Why do you think the narcissist wants to be feared? Why do you think he wants to be ultimately decisive? Why do you think he wants to have tremendous achievements? Because he is afraid Because he is frail and because he believes that he is worthless.
It’s a game of compensation; people always strive to get what they lack. If you are after ultimate power, you are dramatically weak, and if you are after excessive admiration, you are feeling worthless.
Getting over Narcissism
If you are a narcissist, you will probably escape reading this section because you will think that you are superior to me and that my advice is useless to you; however, if you decided to sacrifice your narcissism for the sake of personal balance, then keep reading.
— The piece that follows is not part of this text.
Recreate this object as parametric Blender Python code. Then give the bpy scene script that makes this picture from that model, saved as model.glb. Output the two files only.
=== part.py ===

The first thing you should do is know your enemy; you are trying to exaggerate your self-worth because deep inside you, there are feelings of inferiority. It will help if you direct your efforts towards getting over this wound and not anywhere else.
For some reason, you felt insecure, so you have built this shield to protect your true self. This is the time where you should collect your courage to look beneath this shield. Even if you didn’t like what you will find there, you should move on because it’s the only way to personal balance.
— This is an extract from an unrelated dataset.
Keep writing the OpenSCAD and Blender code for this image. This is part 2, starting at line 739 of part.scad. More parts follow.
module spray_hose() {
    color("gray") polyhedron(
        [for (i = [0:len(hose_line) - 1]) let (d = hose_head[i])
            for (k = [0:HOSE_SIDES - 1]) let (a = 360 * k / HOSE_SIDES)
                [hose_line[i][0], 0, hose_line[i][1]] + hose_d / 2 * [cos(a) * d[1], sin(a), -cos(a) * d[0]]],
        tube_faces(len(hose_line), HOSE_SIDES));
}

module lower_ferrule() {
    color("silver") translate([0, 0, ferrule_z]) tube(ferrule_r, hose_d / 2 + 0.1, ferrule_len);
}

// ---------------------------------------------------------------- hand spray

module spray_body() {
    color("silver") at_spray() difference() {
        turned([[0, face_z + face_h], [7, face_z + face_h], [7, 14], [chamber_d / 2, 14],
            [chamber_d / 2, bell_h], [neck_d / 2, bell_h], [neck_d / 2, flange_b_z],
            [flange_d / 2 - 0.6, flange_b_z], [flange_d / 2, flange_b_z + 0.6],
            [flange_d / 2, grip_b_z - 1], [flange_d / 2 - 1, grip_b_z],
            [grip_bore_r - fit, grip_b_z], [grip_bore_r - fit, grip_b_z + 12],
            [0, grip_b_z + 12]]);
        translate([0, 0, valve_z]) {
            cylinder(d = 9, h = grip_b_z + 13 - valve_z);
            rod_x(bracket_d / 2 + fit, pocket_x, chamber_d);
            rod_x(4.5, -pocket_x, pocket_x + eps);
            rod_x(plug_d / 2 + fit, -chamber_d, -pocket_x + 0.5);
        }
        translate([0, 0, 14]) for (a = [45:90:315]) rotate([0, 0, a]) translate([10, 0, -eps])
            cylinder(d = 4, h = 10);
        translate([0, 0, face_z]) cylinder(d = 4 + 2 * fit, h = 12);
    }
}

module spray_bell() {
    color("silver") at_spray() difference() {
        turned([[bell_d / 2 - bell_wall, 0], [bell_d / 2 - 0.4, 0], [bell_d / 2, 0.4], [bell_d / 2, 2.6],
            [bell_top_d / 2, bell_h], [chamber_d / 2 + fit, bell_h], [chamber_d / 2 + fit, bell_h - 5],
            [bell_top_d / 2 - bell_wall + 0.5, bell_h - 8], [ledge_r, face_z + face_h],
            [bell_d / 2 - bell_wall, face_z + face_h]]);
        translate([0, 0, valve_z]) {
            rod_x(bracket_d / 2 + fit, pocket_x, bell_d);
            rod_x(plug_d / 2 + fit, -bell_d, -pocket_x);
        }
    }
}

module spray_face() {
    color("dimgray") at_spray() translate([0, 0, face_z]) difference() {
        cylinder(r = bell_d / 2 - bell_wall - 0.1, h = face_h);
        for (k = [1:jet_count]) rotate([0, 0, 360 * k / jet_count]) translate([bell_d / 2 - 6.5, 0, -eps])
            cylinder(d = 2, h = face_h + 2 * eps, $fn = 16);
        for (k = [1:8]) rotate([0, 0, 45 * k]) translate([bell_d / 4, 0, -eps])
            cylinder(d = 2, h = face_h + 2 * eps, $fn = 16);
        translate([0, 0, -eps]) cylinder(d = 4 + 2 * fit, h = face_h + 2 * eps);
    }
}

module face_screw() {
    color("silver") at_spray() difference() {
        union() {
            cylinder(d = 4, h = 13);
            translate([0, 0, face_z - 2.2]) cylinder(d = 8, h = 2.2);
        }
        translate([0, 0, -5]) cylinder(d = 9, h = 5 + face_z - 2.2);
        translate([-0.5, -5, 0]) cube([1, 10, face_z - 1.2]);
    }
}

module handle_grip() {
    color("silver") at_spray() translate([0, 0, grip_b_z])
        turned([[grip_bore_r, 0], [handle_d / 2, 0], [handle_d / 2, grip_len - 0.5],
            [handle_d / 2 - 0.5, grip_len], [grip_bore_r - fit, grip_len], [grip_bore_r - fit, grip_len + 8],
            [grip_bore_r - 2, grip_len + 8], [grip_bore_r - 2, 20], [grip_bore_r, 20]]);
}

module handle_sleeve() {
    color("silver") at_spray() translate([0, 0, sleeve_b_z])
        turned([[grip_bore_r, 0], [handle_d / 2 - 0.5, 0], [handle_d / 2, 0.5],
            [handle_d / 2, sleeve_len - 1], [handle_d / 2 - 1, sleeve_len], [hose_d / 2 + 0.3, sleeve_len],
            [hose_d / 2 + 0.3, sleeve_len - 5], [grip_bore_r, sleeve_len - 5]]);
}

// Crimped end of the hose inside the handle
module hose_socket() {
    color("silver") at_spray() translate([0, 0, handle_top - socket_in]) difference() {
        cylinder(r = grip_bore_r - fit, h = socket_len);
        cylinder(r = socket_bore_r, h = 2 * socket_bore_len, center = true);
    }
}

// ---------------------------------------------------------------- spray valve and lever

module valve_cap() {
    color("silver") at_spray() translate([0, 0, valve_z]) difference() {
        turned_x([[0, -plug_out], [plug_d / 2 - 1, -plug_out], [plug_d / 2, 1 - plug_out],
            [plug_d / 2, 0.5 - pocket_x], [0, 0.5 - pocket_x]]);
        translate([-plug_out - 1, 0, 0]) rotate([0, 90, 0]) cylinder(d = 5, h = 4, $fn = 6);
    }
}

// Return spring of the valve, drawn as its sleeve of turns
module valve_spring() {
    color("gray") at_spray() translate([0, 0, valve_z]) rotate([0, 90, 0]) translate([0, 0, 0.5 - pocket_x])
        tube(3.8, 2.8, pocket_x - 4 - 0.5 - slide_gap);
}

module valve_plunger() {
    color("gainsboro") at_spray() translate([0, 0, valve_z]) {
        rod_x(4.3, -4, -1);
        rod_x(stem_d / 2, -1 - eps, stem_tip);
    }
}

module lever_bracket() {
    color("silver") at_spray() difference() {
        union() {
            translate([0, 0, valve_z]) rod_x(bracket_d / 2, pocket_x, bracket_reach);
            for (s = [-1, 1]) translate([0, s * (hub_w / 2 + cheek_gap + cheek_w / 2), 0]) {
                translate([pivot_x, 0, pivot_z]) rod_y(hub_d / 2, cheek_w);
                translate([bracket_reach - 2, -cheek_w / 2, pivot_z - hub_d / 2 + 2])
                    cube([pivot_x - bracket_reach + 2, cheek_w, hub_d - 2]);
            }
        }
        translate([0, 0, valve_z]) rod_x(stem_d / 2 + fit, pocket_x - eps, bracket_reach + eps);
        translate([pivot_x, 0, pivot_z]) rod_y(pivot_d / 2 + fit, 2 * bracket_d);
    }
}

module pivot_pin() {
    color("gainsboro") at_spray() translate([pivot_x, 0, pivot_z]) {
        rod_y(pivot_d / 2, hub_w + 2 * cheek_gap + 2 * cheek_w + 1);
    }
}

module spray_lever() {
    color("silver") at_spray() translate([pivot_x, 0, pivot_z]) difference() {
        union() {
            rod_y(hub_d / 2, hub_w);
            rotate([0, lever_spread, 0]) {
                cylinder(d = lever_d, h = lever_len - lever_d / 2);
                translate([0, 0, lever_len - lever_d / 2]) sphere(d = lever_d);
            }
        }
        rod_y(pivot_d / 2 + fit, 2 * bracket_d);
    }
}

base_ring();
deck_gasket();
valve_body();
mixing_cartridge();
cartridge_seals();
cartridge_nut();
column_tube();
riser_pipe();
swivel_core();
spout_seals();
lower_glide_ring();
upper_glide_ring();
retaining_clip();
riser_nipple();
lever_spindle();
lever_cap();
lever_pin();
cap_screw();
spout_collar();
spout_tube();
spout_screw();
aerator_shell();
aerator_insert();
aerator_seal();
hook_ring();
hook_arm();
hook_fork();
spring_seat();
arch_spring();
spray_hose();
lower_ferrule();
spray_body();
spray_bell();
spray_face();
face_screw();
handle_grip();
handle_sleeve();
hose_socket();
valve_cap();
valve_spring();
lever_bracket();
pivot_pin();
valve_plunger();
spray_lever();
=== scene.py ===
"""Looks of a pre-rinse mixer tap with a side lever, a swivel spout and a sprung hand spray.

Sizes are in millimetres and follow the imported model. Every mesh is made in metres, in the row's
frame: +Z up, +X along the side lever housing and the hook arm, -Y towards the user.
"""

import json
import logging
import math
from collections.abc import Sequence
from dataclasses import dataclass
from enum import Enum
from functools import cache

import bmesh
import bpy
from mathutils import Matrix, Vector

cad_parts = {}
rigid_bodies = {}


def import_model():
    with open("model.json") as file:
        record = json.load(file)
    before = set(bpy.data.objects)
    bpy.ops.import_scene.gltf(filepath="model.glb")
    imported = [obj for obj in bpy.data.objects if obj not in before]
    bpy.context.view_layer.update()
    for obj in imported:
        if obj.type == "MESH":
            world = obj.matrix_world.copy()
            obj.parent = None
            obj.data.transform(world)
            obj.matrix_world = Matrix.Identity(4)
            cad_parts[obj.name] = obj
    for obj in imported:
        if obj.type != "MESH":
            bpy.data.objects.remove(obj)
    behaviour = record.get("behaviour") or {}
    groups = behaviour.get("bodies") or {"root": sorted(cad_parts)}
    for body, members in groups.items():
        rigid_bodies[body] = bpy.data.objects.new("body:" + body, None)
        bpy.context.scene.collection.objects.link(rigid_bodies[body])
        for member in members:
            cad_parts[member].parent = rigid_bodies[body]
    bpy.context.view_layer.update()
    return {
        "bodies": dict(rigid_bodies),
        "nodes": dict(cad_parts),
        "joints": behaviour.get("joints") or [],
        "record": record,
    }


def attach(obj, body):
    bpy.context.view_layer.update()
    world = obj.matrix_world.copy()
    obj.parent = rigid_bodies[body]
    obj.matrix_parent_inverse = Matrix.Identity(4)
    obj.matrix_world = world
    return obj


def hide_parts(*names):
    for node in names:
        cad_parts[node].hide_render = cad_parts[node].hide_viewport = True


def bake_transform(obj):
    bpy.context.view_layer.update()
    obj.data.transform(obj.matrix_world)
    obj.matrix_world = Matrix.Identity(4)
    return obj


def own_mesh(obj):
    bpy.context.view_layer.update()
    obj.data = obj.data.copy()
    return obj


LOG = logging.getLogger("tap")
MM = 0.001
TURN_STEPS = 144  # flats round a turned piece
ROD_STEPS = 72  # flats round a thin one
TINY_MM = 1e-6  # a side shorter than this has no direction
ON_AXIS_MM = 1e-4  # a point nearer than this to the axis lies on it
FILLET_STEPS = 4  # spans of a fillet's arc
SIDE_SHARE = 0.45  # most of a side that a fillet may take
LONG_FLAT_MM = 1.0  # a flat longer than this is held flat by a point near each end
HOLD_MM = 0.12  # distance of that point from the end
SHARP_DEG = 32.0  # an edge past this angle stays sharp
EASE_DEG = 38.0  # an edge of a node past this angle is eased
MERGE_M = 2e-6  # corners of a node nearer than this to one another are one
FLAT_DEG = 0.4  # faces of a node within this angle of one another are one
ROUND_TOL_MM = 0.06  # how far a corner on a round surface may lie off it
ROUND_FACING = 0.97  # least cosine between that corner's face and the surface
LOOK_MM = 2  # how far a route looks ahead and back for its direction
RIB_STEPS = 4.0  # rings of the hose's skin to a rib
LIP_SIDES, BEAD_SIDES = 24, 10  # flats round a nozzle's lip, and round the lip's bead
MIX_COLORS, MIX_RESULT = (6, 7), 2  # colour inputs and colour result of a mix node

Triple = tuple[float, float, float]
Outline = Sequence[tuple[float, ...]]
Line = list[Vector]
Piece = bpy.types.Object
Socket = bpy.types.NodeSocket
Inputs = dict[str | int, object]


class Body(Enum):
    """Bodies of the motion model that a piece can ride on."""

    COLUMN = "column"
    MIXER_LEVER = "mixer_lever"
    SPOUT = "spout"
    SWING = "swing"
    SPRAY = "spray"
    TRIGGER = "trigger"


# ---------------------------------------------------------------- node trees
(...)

I know that part of your self-worth is based on real achievements and real-life success, and I know that you possess some special abilities, and that’s why you should have no problem in facing your authentic self and healing your wounded inner child.
So to summarize this all, explore your wounds, deal with them, and let go of your shield.
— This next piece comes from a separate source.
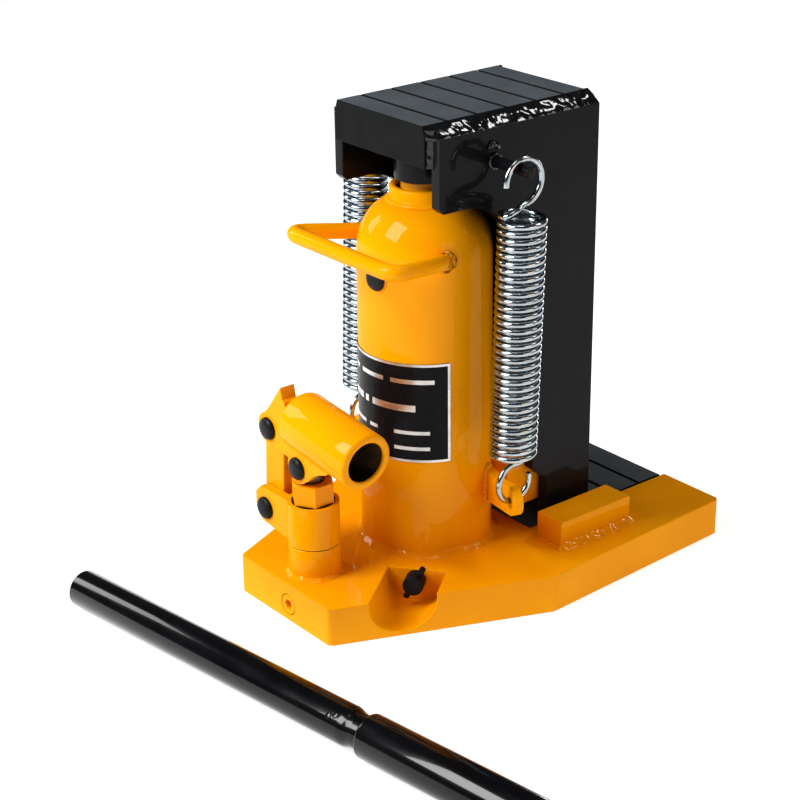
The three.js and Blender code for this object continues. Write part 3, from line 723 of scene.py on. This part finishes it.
def build_rating_plate():
    """A black plate with a silver border, and plain silver bars in place of lettering."""
    edge, low, high, rim = 71.3, 109.5, 187.4, 1.9
    rim_angle = math.degrees(rim / CYL_R)
    sheet = bent_patch(-edge, edge, low, high, CYL_R + 0.05, CYL_R + 0.55, 96)
    add("rating_sheet", sheet, "base_frame", LABEL, ["rating_plate"], angle=30)
    strips = [
        (-edge, edge, high - rim, high, 96), (-edge, edge, low, low + rim, 96),
        (-edge, -edge + rim_angle, low, high, 4), (edge - rim_angle, edge, low, high, 4),
    ]
    for i, (a, b, z0, z1, count) in enumerate(strips):
        border = bent_patch(a, b, z0, z1, CYL_R + 0.5, CYL_R + 0.75, count)
        add(f"rating_border_{i}", border, "base_frame", SILVER, angle=30)
    lines = [
        (173.5, 3.4, [(-62, -45), (-39, -22), (-15, 13), (20, 58)]),
        (152.5, 5.2, [(-42, -14), (-10, -5), (0, 42)]),
        (133.0, 2.9, [(-56, -10), (-4, 6), (23, 54)]),
        (120.4, 2.9, [(-56, -10), (-4, 1), (23, 54)]),
    ]
    for row, (z, height, spans) in enumerate(lines):
        for k, (a, b) in enumerate(spans):
            mark = bent_patch(a, b, z - height / 2, z + height / 2, CYL_R + 0.5, CYL_R + 0.62, 16)
            add(f"rating_mark_{row}_{k}", mark, "base_frame", SILVER, angle=30)


# ---------- springs ----------
def spring_path():
    """The wire's centre line in the spring's own frame: lower hook, coil, upper loop."""
    low, high = COIL_BOTTOM + WIRE_R, COIL_TOP - WIRE_R
    first, last = math.radians(110), math.radians(250)
    sweep = last - first + 2 * math.pi * COIL_TURNS
    steps = int(sweep / math.radians(14))
    coil = []
    for i in range(steps + 1):
        a = first + sweep * i / steps
        z = low + (high - low) * i / steps
        coil.append(Vector((COIL_R * math.cos(a), COIL_R * math.sin(a), z)))
    over = [(-1.0, -15.4, 0.8), (2.2, -11.8, 2.9), (2.2, -6.0, 5.6)]
    lead_in = [Vector((x, -y, low - z)) for x, y, z in reversed(over)]
    lead_out = [Vector((x, y, high + z)) for x, y, z in over]
    down = [math.radians(d) for d in range(374, 92, -12)]
    hook = [Vector((0, 2 + HOOK_R * math.cos(a), HOOK_R + HOOK_R * math.sin(a))) for a in down]
    up = [math.radians(d) for d in range(-90, 196, 12)]
    loop = [Vector((0, LOOP_R * math.cos(a), LOOP_Z + LOOP_R * math.sin(a))) for a in up]
    start = smooth_path(hook + lead_in + coil[:2], 2)
    end = smooth_path(coil[-2:] + lead_out + loop, 2)
    return start + coil[2:-2] + end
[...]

Narcissism Vs. Overconfidence
There is a thin line between narcissism and overconfidence. I can’t describe one of them without mentioning the other as they are strongly connected; however, not all overconfident people are narcissists.
Overconfidence results from overestimating your abilities and skills due to positive past experiences or previous success; on the other hand, narcissism is thinking that you are superior and omnipotent.
If you are overconfident, I can’t tell you anything else other than taking care. Lack of self-confidence can hold you back, but overconfidence can cost you everything, including your life. While a lack of confidence can force you to stay at home instead of facing life, overconfidence can motivate you to jump in the sea even if you can’t swim.
Dealing with the Narcissist
Contrary to common beliefs controlling a narcissist is as easy as using the Nintendo wee game console to play tennis ( I am assuming that you have at least five years of experience with video games :). Here are a few tips for dealing with narcissists
- Bothering Him Much or even depressing Him: Ignoring a narcissist or being indifferent to him can kill him. Although he will devalue you for doing it still, it will cause him much pain. Of course, I am not telling you this information to use against narcissists, but this is an article about narcissism, so it should include real-life facts about them.
- Directing Him Somewhere: Tell any narcissist that he can never learn Chinese and then leave him alone. You will probably find that he started Chinese courses a few weeks later to prove to you that he is superior and that you were wrong.
- Make him Love You: Complement him, show him that you are impressed by his skills, and tell him that you believe that he superior and he will be your best friend. This, of course, won’t be a true friendship because he got closer to you as a result of considering you a new source of narcissistic supply.
Impressing a narcissist is very simple. Just convince him that you can do something important to him better than him, and he will become impressed. You could make narcissists and arrogant people fall in love with you by making them believe that you are superior to them. When you make those people think that you are more powerful than them, they will stick to you like your shadow.
Final Words to Narcissists
Hey Narcissists, unlike most people, I do believe that you are healthy and robust. I am sure that narcissism won’t have become a part of your personality if there weren’t any loyal base for this strength you claim.
I know that you are achievers, intelligent, and skilled, but you still lack two things, balance and solid self-worth.
Why don’t you keep the positive part of narcissism while fixing the negative aspects?
Build your real self-worth and live with your true strength without your wearing your masks.
You are already strong then why are you faking it? And remember, even if you spent 50 years going in a direction other than the path of personal balance, one day, you would discover that balance is the right thing to seek.